Communiquer les risques de rayonnement dans l’imagerie pédiatrique
En Ouganda, le Dr Kawooya et d’autres professionnels médicaux utilisent la nouvelle publication dans le cadre d’une campagne régionale visant à améliorer la radioprotection et à sensibiliser à l’élaboration de politiques et de réglementations nationales en matière de rayonnement.
Une campagne pour l’Afrique
Dans de nombreuses régions d’Afrique, la protection des patients contre les risques de rayonnement peut être un défi. Les directives relatives aux radiations sont souvent inadéquates et rarement respectées. La formation des professionnels médicaux n’est pas réglementée et les procédures de maintenance, de mise hors service et d’élimination des équipements de radiologie ne sont pas toujours suivies.

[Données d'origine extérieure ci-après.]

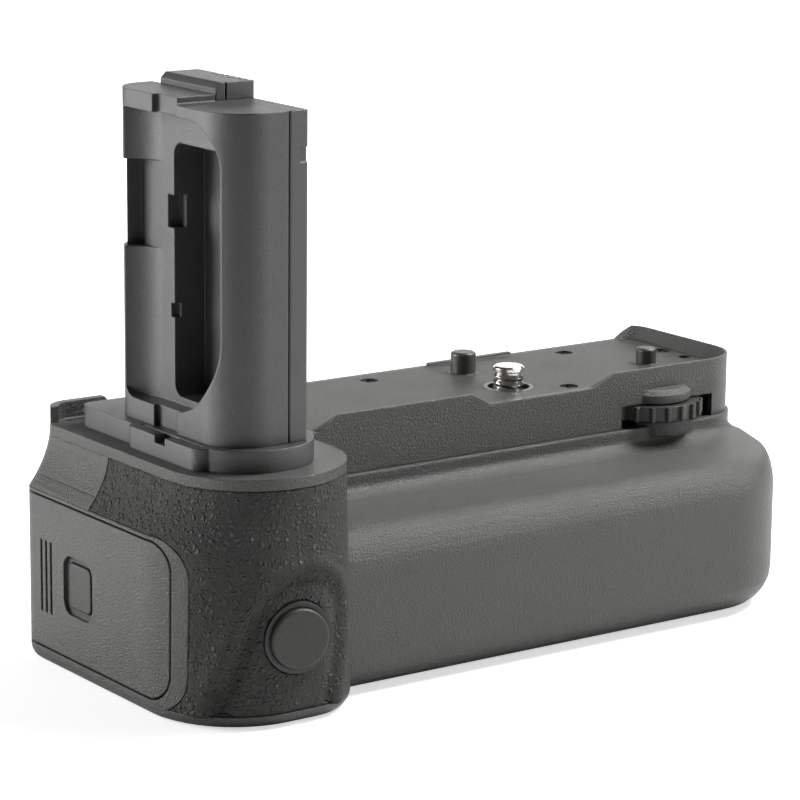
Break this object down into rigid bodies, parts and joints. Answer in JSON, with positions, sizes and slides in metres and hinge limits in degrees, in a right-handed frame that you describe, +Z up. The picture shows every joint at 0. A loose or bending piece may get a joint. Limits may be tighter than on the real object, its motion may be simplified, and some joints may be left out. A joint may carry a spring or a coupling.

En février 2015, le Congrès panafricain de radiologie et d’imagerie a lancé AFROSAFE, une campagne visant à garantir que toutes les procédures médicales basées sur les rayonnements en Afrique sont nécessaires et réalisées en toute sécurité. Dans le cadre de cette campagne, les professionnels de la santé apprennent à mener des discussions sur les risques et les avantages de l’imagerie pédiatrique avec les patients et les familles en utilisant le nouvel outil de communication des risques de l’OMS.
« AFROSAFE rassemble la communauté médicale africaine dans la lutte pour assurer la sécurité radiologique », déclare le Dr Kawooya. « Le nouvel outil de l’OMS nous aidera à créer une plus grande sensibilisation aux risques associés à l’exposition aux rayonnements, et à utiliser développer les compétences de communication nécessaires pour faire passer les messages. »
Par le biais d’AFROSAFE Ouganda, le Dr Kawooya enseigne aux médecins et aux techniciens de son pays à améliorer la sécurité et la qualité de la radiologie. En novembre 2015, il a contribué à l’organisation de la première session de formation, à laquelle ont participé plus de 100 professionnels de la santé et défenseurs des patients ougandais.
L’une des sessions de formation, « To X-ray or not to X-ray », présentait différents scénarios de patients et demandait aux participants de discuter s’ils orientaient le patient vers l’imagerie médicale ou non. Ce scénario a rappelé aux professionnels médicaux les directives qu’ils devraient suivre pour protéger tous les patients.
« Nous encourageons les radiologues des hôpitaux de tout l’Ouganda à utiliser les directives d’orientation lorsqu’ils prennent des décisions concernant l’utilisation des radiations sur les enfants et leurs familles », déclare le Dr Kawooya. « Il est de notre responsabilité d’aider nos patients à prendre des décisions éclairées tout en assurant leur sécurité. »
Le nouvel outil de communication servira de base pour poursuivre le développement de paquets de formation visant à améliorer les compétences en communication des travailleurs de la santé, ainsi que de matériel de plaidoyer et d’information ciblant les patients, les parents, les membres de la famille et la communauté.